No. Art, and performance art is something you should take it as it comes… a free association exercise. It’s OK to not understand; but I dare say that if you go see a show and you get absolutely nothing out of it, it’s because you didn’t allow yourself to. There were moments of beauty in Artificial Paradise that, even out of context, would have been mesmerising to watch.

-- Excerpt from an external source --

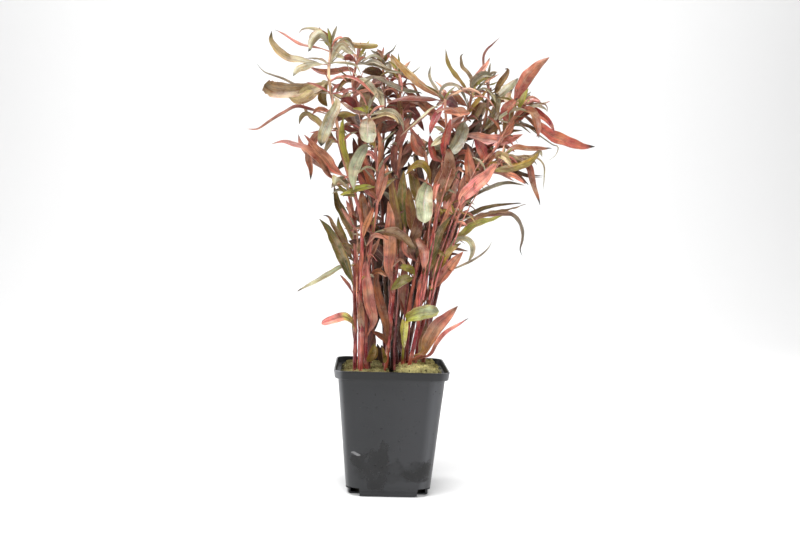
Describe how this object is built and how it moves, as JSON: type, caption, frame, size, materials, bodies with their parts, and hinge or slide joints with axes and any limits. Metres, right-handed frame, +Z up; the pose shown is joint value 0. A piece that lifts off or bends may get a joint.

Aside from the individual actions of the performers, the rhythm of their movements was significant, the choreography was obviously carefully planned, different temperatures of light was used in a very clever way, and shadows were played with. The music and the sounds were a large part of the experience as well. I enjoyed, and I was also glad it wasn’t more than 50 minutes long. If nothing else, the seats in the Kiasma theatre are somewhat less than comfortable (THOU SHALT NOT ENJOY ART! THE PLEASURE OF YOUR MIND IS TO ASCEND MERE PHYSICAL DISCOMFORT!). Despite the multi-sensory experience, I did appreciate not having to use the olfactory senses, because – let’s face it – the artists tend to choose smells with powerful feeling associations, and usually that means faeces.

I’m glad we caught this performance, because I love things that make me think about what I’ve just seen. I was captivated, even, at points. My muscles ached in the performers’ stead, because I just couldn’t fathom how anyone could hold such poses as they did with evident ease. That thing they did with the white sheet was wicked cool! These are not just wine-guzzling, pot-smoking artist hippies; they were obviously professionals with very strict self-control; the fact they made the performance look easy is a testimony to this.

If you missed the show, too bad: Sunday, March 20th was the last showing.

*Another favourite of mine is that the receivers of the said support should be chosen by ‘ordinary people’, such as politicians. Based on this, I’d say the participants to any sports event should be chosen with a popular vote, too. Welcome back to elementary school, folks.

But wait, there’s more…

Since I promised my interpretation of the show to my date Jussi, here goes…

I have two different versions; one of them is from… watching too many zombie flicks… and probably from the recent catastrophe in Japan; my first impression was from a fallout shelter. The performers were wearing modern-day uniforms – i.e. corporate suits – with some parts missing; one of them had the jacket and the trousers but no shirt or a tie; another one didn’t have a jacket, and his tie was a mess. So, what I saw was somehow a symbolic awakening after an apocalypse of some sort; the people were trying to learn to live again, to find their feet, and carry on with life.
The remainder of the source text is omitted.